** BEGIN GIVEN RECORDS **

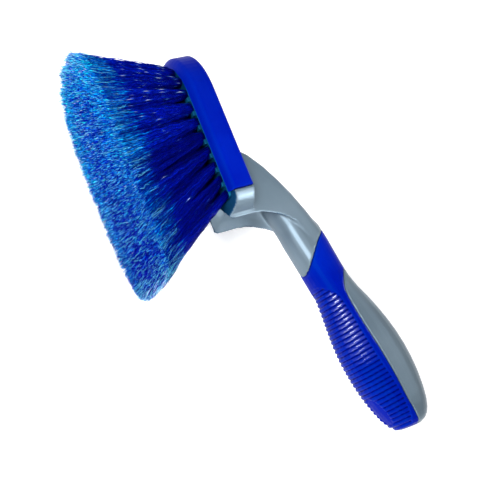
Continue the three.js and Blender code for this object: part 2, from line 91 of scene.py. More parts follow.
def addNoise(tree, scale, detail=4.0):
    coordinates = tree.nodes.new("ShaderNodeTexCoord")
    noise = tree.nodes.new("ShaderNodeTexNoise")
    noise.inputs["Scale"].default_value = scale
    noise.inputs["Detail"].default_value = detail
    tree.links.new(coordinates.outputs["Object"], noise.inputs["Vector"])
    return noise.outputs["Fac"]


def addRamp(tree, source, stops):
    ramp = tree.nodes.new("ShaderNodeValToRGB")
    elements = ramp.color_ramp.elements
    elements[0].position = stops[0][0]
    elements[1].position = stops[-1][0]
    for position, colour in stops[1:-1]:
        elements.new(position)
    for element, (position, colour) in zip(elements, stops):
        element.color = (*colour, 1)
    tree.links.new(source, ramp.inputs["Fac"])
    return ramp.outputs["Color"]


# Two close tones, each with its place on the ramp, that drift into each other over the surface
def addDrift(tree, scale, low, high):
    return addRamp(tree, addNoise(tree, scale), [low, high])


def addMix(tree, factor, first, second, blend="MIX"):
    mix = tree.nodes.new("ShaderNodeMix")
    mix.data_type = "RGBA"
    mix.blend_type = blend
    if isinstance(factor, (int, float)):
        mix.inputs["Factor"].default_value = factor
    else:
        tree.links.new(factor, mix.inputs["Factor"])
    for colour, name in ((first, "A"), (second, "B")):
        socket = [s for s in mix.inputs if s.name == name and s.type == "RGBA"][0]
        if isinstance(colour, tuple):
            socket.default_value = (*colour, 1)
        else:
            tree.links.new(colour, socket)
    return [s for s in mix.outputs if s.type == "RGBA"][0]


def addMath(tree, operation, source, value=0.0):
    node = tree.nodes.new("ShaderNodeMath")
    node.operation = operation
    node.inputs[1].default_value = value
    tree.links.new(source, node.inputs[0])
    return node.outputs["Value"]


def addPaint(tree, name):
    paint = tree.nodes.new("ShaderNodeAttribute")
    paint.attribute_name = name
    return paint


grainBump = {"detail": 2.0, "strength": 0.06, "distance": 0.0002}


# The fine grain of a moulded surface
def addGrain(tree, shader, scale):
    bump = tree.nodes.new("ShaderNodeBump")
    bump.inputs["Strength"].default_value = grainBump["strength"]
    bump.inputs["Distance"].default_value = grainBump["distance"]
    tree.links.new(addNoise(tree, scale, grainBump["detail"]), bump.inputs["Height"])
    tree.links.new(bump.outputs["Normal"], shader.inputs["Normal"])


# The teal tones are painted shade, for the faces of the grey plastic that turn away from the light
greyFinish = {
    "drift": 22, "dark": (0.35, (0.10, 0.145, 0.185)), "light": (0.65, (0.13, 0.18, 0.222)),
    "shadeTealDrift": 60, "shadeTealDark": (0.3, (0.0, 0.022, 0.055)), "shadeTealLight": (0.7, (0.0, 0.045, 0.115)),
    "roughness": 0.4, "metallic": 0.45, "specular": 0.4, "grain": 900}


# Satin grey plastic; where the paint says so it turns dark teal, painted shade on the faces that turn
# away from the light
def makeGreyPlastic():
    material, tree, shader = newMaterial("greySatinPlastic")
    grey = addDrift(tree, greyFinish["drift"], greyFinish["dark"], greyFinish["light"])
    shadeTeal = addDrift(tree, greyFinish["shadeTealDrift"], greyFinish["shadeTealDark"], greyFinish["shadeTealLight"])
    tealShadeMask = addPaint(tree, "tealShadeMask").outputs["Fac"]
    tree.links.new(addMix(tree, tealShadeMask, grey, shadeTeal), shader.inputs["Base Color"])
    shader.inputs["Roughness"].default_value = greyFinish["roughness"]
    shader.inputs["Metallic"].default_value = greyFinish["metallic"]
    shader.inputs["Specular IOR Level"].default_value = greyFinish["specular"]
    addGrain(tree, shader, greyFinish["grain"])
    return material


rubberFinish = {
    "drift": 40, "dark": (0.3, (0.0, 0.004, 0.26)), "light": (0.7, (0.0, 0.009, 0.31)),
    "roughness": 0.42, "ior": 1.15, "tint": (0.0, 0.6, 1.0), "grain": 1500,
    "polish": 1.0, "polishRoughness": 0.2, "polishIor": 1.8,
    # painted shade in the grooves, painted cyan highlight on the ribs
    "reliefShading": [(0.1, (0.1, 0.1, 0.36)), (0.38, (1.0, 1.0, 0.9)), (0.62, (1.0, 1.0, 0.9)),
               (0.95, (1.0, 2.2, 0.95))]}


# Satin blue rubber: the paint puts painted shade in its grooves and a painted highlight on its ribs,
# and polishes some of them
def makeBlueRubber():
    material, tree, shader = newMaterial("blueSatinRubber")
    blue = addDrift(tree, rubberFinish["drift"], rubberFinish["dark"], rubberFinish["light"])
    reliefShading = addRamp(tree, addPaint(tree, "reliefShading").outputs["Fac"], rubberFinish["reliefShading"])
    tree.links.new(addMix(tree, 1.0, blue, reliefShading, "MULTIPLY"), shader.inputs["Base Color"])
    rubbed = addPaint(tree, "polish").outputs["Fac"]
    polish = addMath(tree, "MULTIPLY", rubbed, rubberFinish["polish"])
    tree.links.new(polish, shader.inputs["Coat Weight"])
    shader.inputs["Coat Roughness"].default_value = rubberFinish["polishRoughness"]
    shader.inputs["Coat IOR"].default_value = rubberFinish["polishIor"]
    shader.inputs["Roughness"].default_value = rubberFinish["roughness"]
    shader.inputs["IOR"].default_value = rubberFinish["ior"]
    shader.inputs["Specular Tint"].default_value = (*rubberFinish["tint"], 1)
    addGrain(tree, shader, rubberFinish["grain"])
    return material


# edge is the colour of the painted highlight along the plate's edge
plateFinish = {
    "drift": 60, "dark": (0.3, (0.0, 0.018, 0.055)), "light": (0.7, (0.001, 0.045, 0.12)),
    "edge": (0.008, 0.13, 0.25), "roughness": 0.4, "specular": 0.3, "tint": (0.1, 0.6, 1.0)}


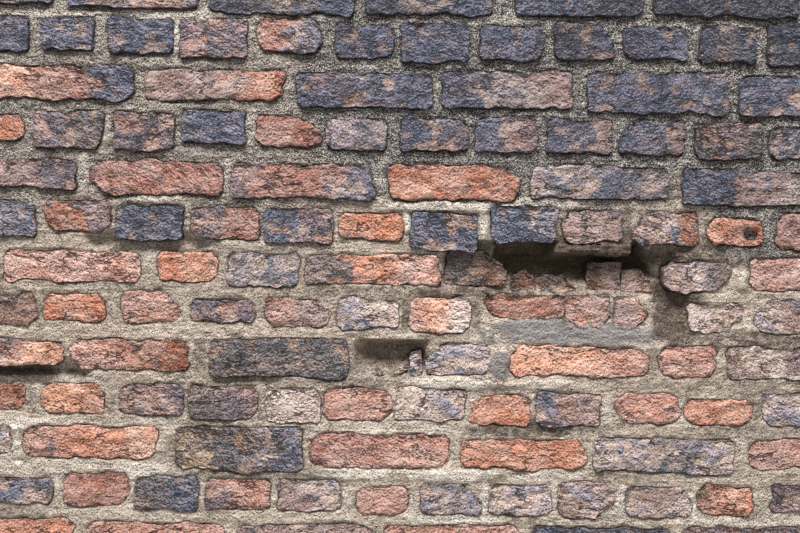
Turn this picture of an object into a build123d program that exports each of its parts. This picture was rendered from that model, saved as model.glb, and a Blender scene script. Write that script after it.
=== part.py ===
"""A length of old city wall in solid brickwork, three bricks thick.

The bond is English cross bond: courses of headers and courses of stretchers lie in turn on
thick beds of mortar, and every other course of stretchers is moved along by half a brick.
The front has weathered.  A hollow has been eaten out of it below one header course, one
brick has lost its face, and near the left end a bed is worn back under the course above it.

Millimetres.  X runs along the wall, Y from the front face to the back face, Z is up.  The
origin is at ground level, at the middle of the wall's length and thickness.
"""

import os

from build123d import *

# One brick, and the mortar joint between bricks
brick_length = 228
brick_width = 105
brick_height = 57
joint = 18

# How much wall there is: bays of one stretcher each, courses, and rows of headers through it
bays = 6
courses = 15
rows_through = 3

# How far the mortar has weathered back from the brick faces, and down from the wall's top
joint_recess = 12
top_recess = 6

# The shortest cut brick that may close a course at an end of the wall
shortest_bat = 36

# How far each course has drifted along the front: at its left end and at its right end
front_drift = {
    1: (30, -5), 2: (30, 10), 3: (58, -12), 4: (50, 10), 5: (24, -28),
    6: (-4, -18), 7: (26, -34), 8: (16, 8), 9: (22, 0), 10: (28, 20),
    11: (4, -20), 12: (0, -12), 13: (8, -21), 14: (-12, -28), 15: (10, -15),
}

# Joints on the front where a brick was cut to make up a course
cut_joints = {6: [533], 8: [-297]}

# The hollow: its mouth on the front, and its deepest part right under a header course
hollow_roof_course = 9
hollow_depth = 75
hollow_x = 283
hollow_mouth_width = 433
hollow_mouth_height = 168
hollow_back_width = 270
hollow_back_height = 75

# The brick whose face has gone, in a stretcher course left of the hollow
pocket_course = 6
pocket_x = -12
pocket_width = 115
pocket_depth = 42

# The undercut: a bed worn back near the left end, below stretchers that stand proud
undercut_roof_course = 6
undercut_depth = 26
undercut_length = 440
undercut_step = 14
undercut_height = 32

bay = brick_length + joint
header_pitch = brick_width + joint
gauge = brick_height + joint
wall_length = bays * bay - joint
wall_thickness = rows_through * bay - joint
wall_height = courses * gauge
front = -wall_thickness / 2
right_end = wall_length / 2


def underside(course):
    """Height of the underside of a course's bricks."""
    return (course - 1) * gauge + joint


def is_header(course):
    """Odd courses are headers, even ones are stretchers."""
    return course % 2 == 1


def joints_along(course, drift_left=0, drift_right=0, extra=()):
    """Centres of a course's upright joints along one face of the wall."""
    if is_header(course):
        pitch, start = header_pitch, 0
    else:
        pitch, start = bay, header_pitch / (2 if course % 4 == 0 else -2)
    centres = list(extra)
    for step in range(-2 * bays, 2 * bays + 1):
        plain = start + pitch * step
        along = plain / wall_length + 0.5
        centre = plain + drift_left * (1 - along) + drift_right * along
        if abs(centre) <= right_end - shortest_bat - joint / 2:
            centres.append(centre)
    # An end piece longer than a whole brick is closed with a short bat at the very end
    last = right_end - shortest_bat - joint / 2
    if max(centres) < right_end - brick_length - joint:
        centres.append(last)
    if min(centres) > -right_end + brick_length + joint:
        centres.append(-last)
    return centres


def joints_through(course):
    """Centres of a course's upright joints across the wall, as its ends show them."""
    rows = rows_through if is_header(course) else rows_through + 1
    return [(row - rows / 2) * bay for row in range(1, rows)]


# The hollow, as the solid that has gone: it narrows from its mouth to its back
with BuildPart() as hollow:
    roof = underside(hollow_roof_course)
    with BuildSketch(Plane.XZ.offset(-front)):
        with Locations((hollow_x, roof)):
            Rectangle(hollow_mouth_width, hollow_mouth_height, align=(Align.CENTER, Align.MAX))
    with BuildSketch(Plane.XZ.offset(-front - hollow_depth)):
        with Locations((hollow_x, roof)):
            Rectangle(hollow_back_width, hollow_back_height, align=(Align.CENTER, Align.MAX))
    loft()

# The lost face of one brick: a pocket with ragged mortar round it
with BuildPart() as pocket:
    with BuildSketch(Plane.XZ.offset(-front)):
        with Locations((pocket_x, underside(pocket_course) + brick_height / 2)):
            Rectangle(pocket_width, brick_height)
    extrude(amount=-pocket_depth)

# The undercut, as the wedge that has gone: deepest right under the bricks that overhang it
with BuildPart() as undercut:
    with BuildSketch(Plane.YZ.offset(-right_end)):
        with BuildLine():
            shelf = underside(undercut_roof_course)
            Polyline(
                (front, shelf),
                (front + undercut_depth, shelf),
                (front + undercut_depth, shelf - undercut_step),
                (front, shelf - undercut_height),
                close=True,
            )
        make_face()
    extrude(amount=undercut_length)


def weather(low, high):
    """Takes what has weathered away out of the piece being built, between two heights."""
    for gone in (hollow, pocket, undercut):
        reach = gone.part.bounding_box()
        if reach.min.Z < high and reach.max.Z > low:
            add(gone.part, mode=Mode.SUBTRACT)


os.makedirs("parts", exist_ok=True)

# Beds: each slab of mortar is weathered back from every face of the wall
for course in range(1, courses + 1):
    top = underside(course)
    with BuildPart() as bed:
        with Locations((0, 0, top - joint)):
            Box(
                wall_length - 2 * joint_recess,
                wall_thickness - 2 * joint_recess,
                joint,
                align=(Align.CENTER, Align.CENTER, Align.MIN),
            )
        weather(top - joint, top)
    bed.part.label = f"mortar_bed_{course:02d}"
    export_step(bed.part, f"parts/{bed.part.label}.step")

# Courses: each is a slab of brickwork with its upright joints raked out on every face
for course in range(1, courses + 1):
    left, right = front_drift.get(course, (0, 0))
    on_front = joints_along(course, left, right, cut_joints.get(course, []))
    on_back = joints_along(course)
    on_ends = joints_through(course)
    low = underside(course)
    with BuildPart() as brickwork:
        with Locations((0, 0, low)):
            Box(
                wall_length,
                wall_thickness,
                brick_height,
                align=(Align.CENTER, Align.CENTER, Align.MIN),
            )
        middle = low + brick_height / 2
        with Locations(*[(x, front, middle) for x in on_front]):
            Box(joint, 2 * joint_recess, brick_height, mode=Mode.SUBTRACT)
        with Locations(*[(x, -front, middle) for x in on_back]):
            Box(joint, 2 * joint_recess, brick_height, mode=Mode.SUBTRACT)
        with Locations(*[(end, y, middle) for end in (-right_end, right_end) for y in on_ends]):
            Box(2 * joint_recess, joint, brick_height, mode=Mode.SUBTRACT)
        # On top of the last course the joints between its bricks show as well
        if course == courses:
            with Locations(*[(x, 0, wall_height) for x in on_back]):
                Box(joint, wall_thickness, 2 * top_recess, mode=Mode.SUBTRACT)
            with Locations(*[(0, y, wall_height) for y in on_ends]):
                Box(wall_length, joint, 2 * top_recess, mode=Mode.SUBTRACT)
        weather(low, low + brick_height)
    kind = "header" if is_header(course) else "stretcher"
    brickwork.part.label = f"{kind}_course_{course:02d}"
    export_step(brickwork.part, f"parts/{brickwork.part.label}.step")
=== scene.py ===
# %% [markdown]
# # A length of old city wall
#
# The real wall is solid brick, laid in English cross bond on thick beds of lime mortar.  Its
# front has stood in the weather for centuries.  The dark burnt skin of the bricks has flaked
# off many of them and shows the orange clay below, the mortar has washed back from the faces,
# and in one place three courses have been eaten away into a hollow.
#
# The construction is already packed as a frame: one solid for each course of bricks and one for
# each bed of mortar.  Here each of them gets its real surface, brick by brick.

# %% Load the frame
import math
import random

import bmesh
import bpy
from mathutils import Matrix, Vector, noise


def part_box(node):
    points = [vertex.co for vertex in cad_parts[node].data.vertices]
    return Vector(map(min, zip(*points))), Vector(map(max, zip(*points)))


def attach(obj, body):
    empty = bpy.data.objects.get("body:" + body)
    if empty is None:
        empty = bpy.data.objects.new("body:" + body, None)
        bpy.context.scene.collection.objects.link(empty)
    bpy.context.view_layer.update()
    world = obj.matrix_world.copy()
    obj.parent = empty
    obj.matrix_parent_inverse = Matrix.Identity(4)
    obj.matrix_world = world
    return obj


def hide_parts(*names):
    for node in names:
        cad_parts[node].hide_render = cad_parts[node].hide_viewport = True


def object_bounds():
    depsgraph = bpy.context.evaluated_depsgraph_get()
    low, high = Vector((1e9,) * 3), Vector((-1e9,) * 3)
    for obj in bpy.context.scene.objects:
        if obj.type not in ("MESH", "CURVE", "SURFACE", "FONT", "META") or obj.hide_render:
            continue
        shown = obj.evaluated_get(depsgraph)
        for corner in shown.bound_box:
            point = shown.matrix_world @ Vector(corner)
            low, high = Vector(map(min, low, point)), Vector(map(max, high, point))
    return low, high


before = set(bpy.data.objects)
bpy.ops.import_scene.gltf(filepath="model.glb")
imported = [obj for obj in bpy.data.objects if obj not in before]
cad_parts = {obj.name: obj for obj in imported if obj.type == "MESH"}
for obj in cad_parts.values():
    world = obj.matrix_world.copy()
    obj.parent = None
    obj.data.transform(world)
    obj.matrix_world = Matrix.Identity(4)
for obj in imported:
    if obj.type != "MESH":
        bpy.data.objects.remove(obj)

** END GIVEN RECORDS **

The lines to extract from the data above begin with the line containing "weather(low, low + brick_height)" and end with the line containing "return low, high". Extract them exactly, including both.

        weather(low, low + brick_height)
    kind = "header" if is_header(course) else "stretcher"
    brickwork.part.label = f"{kind}_course_{course:02d}"
    export_step(brickwork.part, f"parts/{brickwork.part.label}.step")
=== scene.py ===
# %% [markdown]
# # A length of old city wall
#
# The real wall is solid brick, laid in English cross bond on thick beds of lime mortar.  Its
# front has stood in the weather for centuries.  The dark burnt skin of the bricks has flaked
# off many of them and shows the orange clay below, the mortar has washed back from the faces,
# and in one place three courses have been eaten away into a hollow.
#
# The construction is already packed as a frame: one solid for each course of bricks and one for
# each bed of mortar.  Here each of them gets its real surface, brick by brick.

# %% Load the frame
import math
import random

import bmesh
import bpy
from mathutils import Matrix, Vector, noise


def part_box(node):
    points = [vertex.co for vertex in cad_parts[node].data.vertices]
    return Vector(map(min, zip(*points))), Vector(map(max, zip(*points)))


def attach(obj, body):
    empty = bpy.data.objects.get("body:" + body)
    if empty is None:
        empty = bpy.data.objects.new("body:" + body, None)
        bpy.context.scene.collection.objects.link(empty)
    bpy.context.view_layer.update()
    world = obj.matrix_world.copy()
    obj.parent = empty
    obj.matrix_parent_inverse = Matrix.Identity(4)
    obj.matrix_world = world
    return obj


def hide_parts(*names):
    for node in names:
        cad_parts[node].hide_render = cad_parts[node].hide_viewport = True


def object_bounds():
    depsgraph = bpy.context.evaluated_depsgraph_get()
    low, high = Vector((1e9,) * 3), Vector((-1e9,) * 3)
    for obj in bpy.context.scene.objects:
        if obj.type not in ("MESH", "CURVE", "SURFACE", "FONT", "META") or obj.hide_render:
            continue
        shown = obj.evaluated_get(depsgraph)
        for corner in shown.bound_box:
            point = shown.matrix_world @ Vector(corner)
            low, high = Vector(map(min, low, point)), Vector(map(max, high, point))
    return low, high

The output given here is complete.